Bram learned the fundamentals of programming from his father, and the rest on his own. Cohen is now regarded as an IT industry genius. “I hate dealing with computers,” he says.

The network still remembers his old correspondence with Adam Back, best known for inventing hashcash, which covered the concept of digital money and techniques for maintaining anonymity on the network. It was just before the era of bitcoin started.  That time those two friends were chatting on Cohen's website that was under the catchy name Bitconjurer (a combination of “conjurer” and “bitcoin”). The old link now takes you to the programmer's personal website. However, Bram Cohen adamantly refutes the widely held belief that he is the eponymous Satoshi Nakamoto.

Life's work: BitTorrent and Chia

Cohen worked as a programmer for several dotcoms in the 1990s. But the products he worked on were never released because all the companies went bankrupt. Bram decided that he would write the next program in his own way and make it available to everyone for free. He quit his job and worked as a true freelance artist, almost going hungry. The family was depleting their meager savings. The surroundings showed an extreme degree of skepticism. Bram was unfazed, though. After watching the hit movie “Amadeus,” he insisted that his code was brilliant and originated from a single divine source, just like Mozart's music.

Cohen worked on the issue of downloading massive amounts of data. His idea was to cut a large file and distribute parts of it to multiple users. They will download the data and share it with others at the same time. The more files the user is willing to share, the faster the torrent will download to his computer.

As a result, in 2001, Cohen developed BitTorrent, one of the most successful peer-to-peer protocols. The protocol was first introduced as a free open-source project at a hacker conference. However, movie fans became the most enthusiastic BitTorrent users.  They could now download their favorite movie in a matter of minutes. Cohen was able to feed his family thanks to charitable donations from grateful users. By 2004, he had founded BitTorrent, Inc. BitTorrent was the dominant file-sharing protocol in 2019, with 2.5% of downstream and 28% of upstream Internet traffic.

But Cohen had already left the company two years prior, in 2017, to co-found a new Chia Network project.
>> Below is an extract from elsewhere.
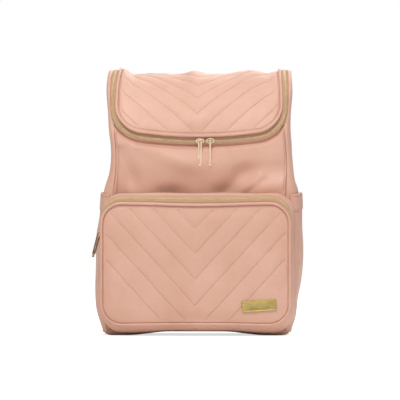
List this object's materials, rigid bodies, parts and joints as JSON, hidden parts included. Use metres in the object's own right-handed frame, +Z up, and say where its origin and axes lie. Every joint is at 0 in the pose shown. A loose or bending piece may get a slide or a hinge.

His company raised $61 million in funding rounds in 2021. Although there were plans for an IPO, they have not yet come to pass. Chia is a cryptocurrency that uses the Proof-of-Space-and-Time mechanism to verify transactions. The Proof-of-Space-and-Time consensus algorithm makes use of free space on the user's hard drive. Chia, according to Bram Cohen's team, is an environmentally friendly coin. The PoST protocol consumes thousands of times less power than traditional PoW. Chia is farmed rather than mined (not mining, but farming, emphasizes Chia Network).

Bram Cohen's rules of life

  • “Give and ye shall receive.”

  • “The mark of a mature programmer is willingness to throw out code you spent time on when you realize it’s pointless.”

  • “You get so tired of having your work die. I just wanted to make something that people would actually use.”

  • “I've accomplished more working on my own than I ever did as part of a team.”

  • “In terms of work I've always had a Bad Attitude in that I won't work anywhere which requires me to work strict hours or follow a dress code.”

  • “The best strategy games are the ones where you put a piece down and it stays there for the whole game. But you can't always figure out if that's going to work for you or against you. You just have to wait and see.”

  • “I am in favor of basic human rights: to free speech, to use any information and technology, to purchase and use recreational drugs, to enjoy and purchase so-called ‘vices', to be free of intruders, and to privacy.”